[Stored data]

****************

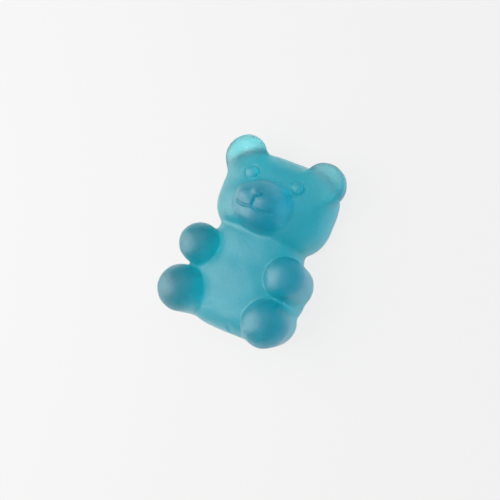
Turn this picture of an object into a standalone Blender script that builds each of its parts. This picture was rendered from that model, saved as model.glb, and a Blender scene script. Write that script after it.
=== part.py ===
"""A small moulded jelly bear lying on its flat back, face up.

The bear is cast as one piece in an open mould, so its back is flat and every
form rises from that plane: +Z is the face side, +Y the head, +X the bear's left.
"""
import math

import bmesh
import bpy
import numpy as np
from mathutils import Matrix, Vector

MM = 0.001

# Overall: the seat is at height 0 along the bear, the ear tips at HEIGHT.
HEIGHT = 20.85
MID = HEIGHT / 2

# Head: a squarish dome over a slightly deeper jaw, with ears as round discs set
# forward of the back plane, each thinning towards its tip.
HEAD_UP = 14.85
HEAD_RADII = (6.62, 4.9, 4.8)
HEAD_SQUARENESS = 2.9
JAW_UP = 13.4
JAW_RADII = (5.3, 2.9, 5.4)
EAR_OUT = 4.7
EAR_UP = 18.47
EAR_FORWARD = 2.2
EAR_RADIUS = 2.42
EAR_HALF_DEPTH = 1.45
EAR_SQUARENESS = 5.0
EAR_TIP_THINNING = 1.0

# Muzzle: one big ball, with two lip pads above the mouth line.
MUZZLE_UP = 13.95
MUZZLE_FORWARD = 5.0
MUZZLE_RADII = (3.15, 2.72, 2.8)
PAD_OUT = 1.05
PAD_UP = 14.45
PAD_FORWARD = 6.45
PAD_RADII = (1.35, 1.0, 1.35)

# Trunk: a wide seat and a narrower chest.
SEAT_UP = 4.5
SEAT_RADII = (6.1, 4.5, 4.8)
CHEST_UP = 7.6
CHEST_RADII = (5.2, 4.5, 4.6)
NECK_UP = 10.2
NECK_RADII = (4.65, 2.4, 4.4)
TRUNK_SQUARENESS = 3.0

# Limbs: stubby, rising straight off the back and ending in a ball.
ARM_ROOT = (4.75, 7.2, 0.0)
ARM_ROOT_RADIUS = 2.5
PAW = (5.23, 7.85, 4.36)
PAW_RADIUS = 2.25
LEG_ROOT = (4.35, 3.05, 0.0)
LEG_ROOT_RADIUS = 2.62
FLANK = (4.45, 5.5, 0.0)
FLANK_RADII = (2.55, 2.5, 2.3)
FOOT = (5.17, 2.68, 4.55)
FOOT_RADIUS = 2.58

# Face details set on the smoothed form.
EYE = (2.72, 16.97, 4.35)
EYE_RADII = (0.82, 0.74, 0.5)
NOSE = (0.0, 14.95, 7.75)
NOSE_RADII = (0.72, 0.52, 0.62)
MOUTH_HALF_WIDTH = 1.9
MOUTH_UP = 13.45
MOUTH_FORWARD = 7.75
MOUTH_END_SETBACK = 0.75
MOUTH_RADIUS = 0.16
LIP_PARTING_TOP = 14.7
LIP_PARTING_FORWARD = 7.9
SEAT_MARK_BOTTOM = (1.2, -0.05, 1.6)
SEAT_MARK_TOP = (1.2, 0.95, 4.05)
SEAT_MARK_RADIUS = 0.22

# Mesh fineness.
BALL_SEGMENTS = 48
BALL_RINGS = 24
DETAIL_SEGMENTS = 20
DETAIL_RINGS = 10
BLEND_GRID = 0.2
BLEND_PASSES = 7
BLEND_STRENGTH = 0.5
TARGET_TRIANGLES = 9000
STACKED_LIMB_BALLS = 10
CUTTER_SIZE = 40.0


def clear_scene():
    for old in list(bpy.data.objects):
        bpy.data.objects.remove(old, do_unlink=True)


def make_collection(name):
    group = bpy.data.collections.new(name)
    bpy.context.scene.collection.children.link(group)
    return group


def to_model(place):
    """A place measured from the seat becomes a place in the model, in metres."""
    across, up, forward = place
    return Vector((across, up - MID, forward)) * MM


def add_ball(mesh, centre, radii, squareness=2.0, segments=BALL_SEGMENTS, rings=BALL_RINGS):
    """Adds a ball; a squareness over 2 swells it towards a rounded block."""
    made = bmesh.ops.create_uvsphere(mesh, u_segments=segments, v_segments=rings, radius=1.0)
    middle = to_model(centre)
    for corner in made["verts"]:
        reach = sum(abs(part) ** squareness for part in corner.co) ** (1.0 / squareness)
        swollen = corner.co / reach
        corner.co = middle + Vector(a * b * MM for a, b in zip(swollen, radii))


def add_disc(mesh, centre, radius, half_depth, squareness, thinning):
    """Adds a round disc with a rolled rim, whose back comes forward towards the tip."""
    made = bmesh.ops.create_uvsphere(mesh, u_segments=BALL_SEGMENTS, v_segments=BALL_RINGS, radius=1.0)
    middle = to_model(centre)
    for corner in made["verts"]:
        flat = math.hypot(corner.co.x, corner.co.y)
        reach = (flat ** squareness + abs(corner.co.z) ** squareness) ** (1.0 / squareness)
        size = Vector((radius, radius, half_depth))
        if corner.co.z < 0.0:
            size.z *= 1.0 - thinning * (1.0 + corner.co.y) / 2
        corner.co = middle + Vector(a / reach * b * MM for a, b in zip(corner.co, size))


def add_limb(mesh, root, root_radius, end, end_radius):
    """Adds a limb as a close run of balls from its root to its rounded end."""
    for step in range(STACKED_LIMB_BALLS + 1):
        along = step / STACKED_LIMB_BALLS
        centre = [a + (b - a) * along for a, b in zip(root, end)]
        radius = root_radius + (end_radius - root_radius) * along
        add_ball(mesh, centre, (radius, radius, radius))


def mirrored(place, side):
    return (place[0] * side, place[1], place[2])


def object_from(mesh, name, group):
    data = bpy.data.meshes.new(name)
    mesh.to_mesh(data)
    mesh.free()
    made = bpy.data.objects.new(name, data)
    group.objects.link(made)
    return made


def make_body(group):
    mesh = bmesh.new()
    add_ball(mesh, (0.0, HEAD_UP, 0.0), HEAD_RADII, HEAD_SQUARENESS)
    add_ball(mesh, (0.0, JAW_UP, 0.0), JAW_RADII, HEAD_SQUARENESS)
    add_ball(mesh, (0.0, MUZZLE_UP, MUZZLE_FORWARD), MUZZLE_RADII)
    add_ball(mesh, (0.0, SEAT_UP, 0.0), SEAT_RADII, TRUNK_SQUARENESS)
    add_ball(mesh, (0.0, CHEST_UP, 0.0), CHEST_RADII, TRUNK_SQUARENESS)
    add_ball(mesh, (0.0, NECK_UP, 0.0), NECK_RADII, TRUNK_SQUARENESS)
    for side in (-1, 1):
        add_disc(mesh, (EAR_OUT * side, EAR_UP, EAR_FORWARD), EAR_RADIUS, EAR_HALF_DEPTH, EAR_SQUARENESS,
                 EAR_TIP_THINNING)
        add_ball(mesh, (PAD_OUT * side, PAD_UP, PAD_FORWARD), PAD_RADII)
        add_ball(mesh, mirrored(FLANK, side), FLANK_RADII)
        add_limb(mesh, mirrored(ARM_ROOT, side), ARM_ROOT_RADIUS, mirrored(PAW, side), PAW_RADIUS)
        add_limb(mesh, mirrored(LEG_ROOT, side), LEG_ROOT_RADIUS, mirrored(FOOT, side), FOOT_RADIUS)
    return object_from(mesh, "jelly_bear", group)


def add_modifier(target, kind, name, **settings):
    step = target.modifiers.new(name, kind)
    for key, value in settings.items():
        setattr(step, key, value)
    return step


def add_cut(target, cutter, operation):
    add_modifier(target, "BOOLEAN", operation.lower() + "_" + cutter.name,
                 operation=operation, object=cutter, solver="EXACT")


def make_back_cutter(group):
    """The open face of the mould: everything behind the back plane goes."""
    mesh = bmesh.new()
    below = Matrix.Translation((0.0, 0.0, -CUTTER_SIZE / 2 * MM))
    bmesh.ops.create_cube(mesh, size=CUTTER_SIZE * MM, matrix=below)
    return object_from(mesh, "mould_face", group)


def make_eye(side, group):
    mesh = bmesh.new()
    add_ball(mesh, mirrored(EYE, side), EYE_RADII, 2.0, DETAIL_SEGMENTS, DETAIL_RINGS)
    return object_from(mesh, "eye_left" if side > 0 else "eye_right", group)


def make_nose(group):
    mesh = bmesh.new()
    add_ball(mesh, NOSE, NOSE_RADII, 2.0, DETAIL_SEGMENTS, DETAIL_RINGS)
    return object_from(mesh, "nose", group)


def make_groove(name, places, radius, group):
    """A groove cutter: a round wire swept along a smooth line of places."""
    line = bpy.data.curves.new(name, "CURVE")
    line.dimensions = "3D"
    line.bevel_depth = radius * MM
    line.bevel_resolution = 2
    line.resolution_u = 6
    line.use_fill_caps = True
    run = line.splines.new("POLY")
    run.points.add(len(places) - 1)
    for point, place in zip(run.points, places):
        point.co = (*to_model(place), 1.0)
    drawn = bpy.data.objects.new(name + "_line", line)
    bpy.context.scene.collection.objects.link(drawn)
    solid = bpy.data.meshes.new_from_object(drawn)
    bpy.data.objects.remove(drawn, do_unlink=True)
    made = bpy.data.objects.new(name, solid)
    group.objects.link(made)
    return made


def mouth_places(count=13):
    places = []
    for share in np.linspace(-1.0, 1.0, count):
        across = MOUTH_HALF_WIDTH * share
        forward = MOUTH_FORWARD - MOUTH_END_SETBACK * share ** 2
        places.append((across, MOUTH_UP, forward))
    return places


def make_material():
    jelly = bpy.data.materials.new("teal jelly")
    jelly.use_nodes = True
    shader = jelly.node_tree.nodes["Principled BSDF"]
    shader.inputs["Base Color"].default_value = (0.065, 0.38, 0.46, 1.0)
    shader.inputs["Roughness"].default_value = 0.4
    shader.inputs["Metallic"].default_value = 0.0
    return jelly


def count_triangles(target):
    graph = bpy.context.evaluated_depsgraph_get()
    shown = target.evaluated_get(graph)
    return sum(len(face.vertices) - 2 for face in shown.data.polygons)


def main():
    clear_scene()
    bear_group = make_collection("jelly_bear")
    cutter_group = make_collection("cutters")
    mouth_centre = (0.0, MOUTH_UP, MOUTH_FORWARD)
    parting_top = (0.0, LIP_PARTING_TOP, LIP_PARTING_FORWARD)
    mould_face = make_back_cutter(cutter_group)
    raised = [make_eye(1, cutter_group), make_eye(-1, cutter_group), make_nose(cutter_group)]
    grooves = [
        make_groove("mouth", mouth_places(), MOUTH_RADIUS, cutter_group),
        make_groove("lip_parting", [mouth_centre, parting_top], MOUTH_RADIUS, cutter_group),
        make_groove("seat_mark", [SEAT_MARK_BOTTOM, SEAT_MARK_TOP], SEAT_MARK_RADIUS, cutter_group),
    ]
    for cutter in cutter_group.objects:
        cutter.hide_render = True
        cutter.display_type = "WIRE"

    bear = make_body(bear_group)
    bear.data.materials.append(make_material())
    for face in bear.data.polygons:
        face.use_smooth = True
    add_modifier(bear, "REMESH", "blend", mode="VOXEL", voxel_size=BLEND_GRID * MM,
                 adaptivity=0.0, use_smooth_shade=True)
    add_modifier(bear, "SMOOTH", "soften", factor=BLEND_STRENGTH, iterations=BLEND_PASSES)
    fine = count_triangles(bear)
    add_modifier(bear, "DECIMATE", "thin_out", decimate_type="COLLAPSE",
                 ratio=TARGET_TRIANGLES / fine)
    add_cut(bear, mould_face, "DIFFERENCE")
    for form in raised:
        add_cut(bear, form, "UNION")
    for groove in grooves:
        add_cut(bear, groove, "DIFFERENCE")


main()
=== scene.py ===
import math

import bmesh
import bpy
import numpy as np
from mathutils import Matrix, Vector


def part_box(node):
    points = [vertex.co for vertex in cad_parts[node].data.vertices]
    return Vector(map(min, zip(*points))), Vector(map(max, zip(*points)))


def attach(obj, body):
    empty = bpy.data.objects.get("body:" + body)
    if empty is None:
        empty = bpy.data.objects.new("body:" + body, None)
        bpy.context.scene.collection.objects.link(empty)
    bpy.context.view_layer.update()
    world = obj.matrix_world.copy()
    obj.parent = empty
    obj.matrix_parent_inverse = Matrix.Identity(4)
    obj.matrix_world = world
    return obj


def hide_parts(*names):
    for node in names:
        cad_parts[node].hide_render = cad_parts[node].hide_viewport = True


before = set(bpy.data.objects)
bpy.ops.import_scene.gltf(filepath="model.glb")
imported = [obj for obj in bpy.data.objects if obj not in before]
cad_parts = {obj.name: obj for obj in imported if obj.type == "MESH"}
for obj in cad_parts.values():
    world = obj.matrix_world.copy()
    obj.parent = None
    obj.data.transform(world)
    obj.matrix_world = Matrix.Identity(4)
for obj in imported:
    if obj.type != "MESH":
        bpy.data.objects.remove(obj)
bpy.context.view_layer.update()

# ---------------------------------------------------------------------------
# Bear: a soft sweet of pectin jelly, poured warm into an open mould and left to
# set, so it is one piece with a flat back. Sizes are in millimetres, measured
# across, up from the seat, and forward from the flat back.
# ---------------------------------------------------------------------------
MM = 0.001
bear_low, bear_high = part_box("jelly_bear")
SEAT_LINE = bear_low[1] / MM

# Balls and rounded blocks: middle, half sizes, and squareness (2 is a true ball).
HEAD = ((0.0, 14.85, 0.0), (6.62, 4.9, 4.8), 2.9)
JAW = ((0.0, 13.4, 0.0), (5.3, 2.9, 5.4), 2.9)
NECK = ((0.0, 10.2, 0.0), (4.65, 2.4, 4.4), 3.0)
CHEST = ((0.0, 7.6, 0.0), (5.2, 4.5, 4.6), 3.0)
SEAT = ((0.0, 4.5, 0.0), (6.1, 4.5, 4.8), 3.0)
MUZZLE = ((0.0, 13.95, 5.0), (3.15, 2.72, 2.8), 2.0)
LIP_PAD = ((1.05, 14.45, 6.45), (1.35, 1.0, 1.35), 2.0)
CHIN = ((0.0, 12.65, 6.35), (1.5, 0.85, 1.0), 2.0)
FLANK = ((4.45, 5.5, 0.0), (2.55, 2.5, 2.3), 2.0)
EYE = ((2.72, 16.97, 4.35), (0.82, 0.74, 0.5), 2.0)
NOSE = ((0.0, 14.95, 7.75), (0.66, 0.52, 0.55), 2.0)

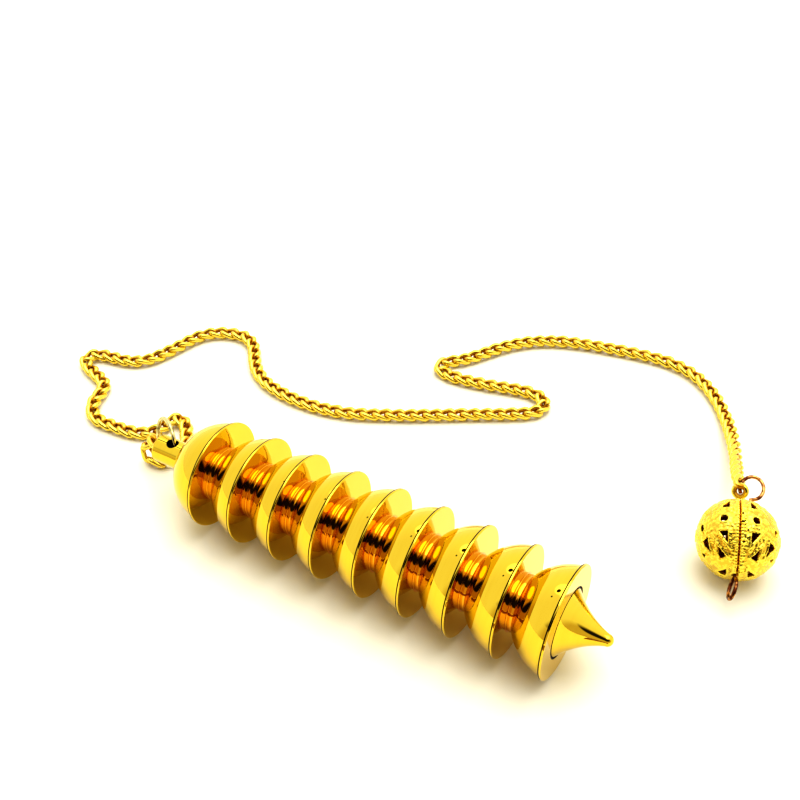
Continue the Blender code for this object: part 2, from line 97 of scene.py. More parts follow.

****************

[Exercise goal]
From the line containing "bear = make_body(bear_group)" down to the line containing "imported = [obj" in the material above, reproduce every line exactly, including the two end lines.

[The answer]
    bear = make_body(bear_group)
    bear.data.materials.append(make_material())
    for face in bear.data.polygons:
        face.use_smooth = True
    add_modifier(bear, "REMESH", "blend", mode="VOXEL", voxel_size=BLEND_GRID * MM,
                 adaptivity=0.0, use_smooth_shade=True)
    add_modifier(bear, "SMOOTH", "soften", factor=BLEND_STRENGTH, iterations=BLEND_PASSES)
    fine = count_triangles(bear)
    add_modifier(bear, "DECIMATE", "thin_out", decimate_type="COLLAPSE",
                 ratio=TARGET_TRIANGLES / fine)
    add_cut(bear, mould_face, "DIFFERENCE")
    for form in raised:
        add_cut(bear, form, "UNION")
    for groove in grooves:
        add_cut(bear, groove, "DIFFERENCE")


main()
=== scene.py ===
import math

import bmesh
import bpy
import numpy as np
from mathutils import Matrix, Vector


def part_box(node):
    points = [vertex.co for vertex in cad_parts[node].data.vertices]
    return Vector(map(min, zip(*points))), Vector(map(max, zip(*points)))


def attach(obj, body):
    empty = bpy.data.objects.get("body:" + body)
    if empty is None:
        empty = bpy.data.objects.new("body:" + body, None)
        bpy.context.scene.collection.objects.link(empty)
    bpy.context.view_layer.update()
    world = obj.matrix_world.copy()
    obj.parent = empty
    obj.matrix_parent_inverse = Matrix.Identity(4)
    obj.matrix_world = world
    return obj


def hide_parts(*names):
    for node in names:
        cad_parts[node].hide_render = cad_parts[node].hide_viewport = True


before = set(bpy.data.objects)
bpy.ops.import_scene.gltf(filepath="model.glb")
imported = [obj for obj in bpy.data.objects if obj not in before]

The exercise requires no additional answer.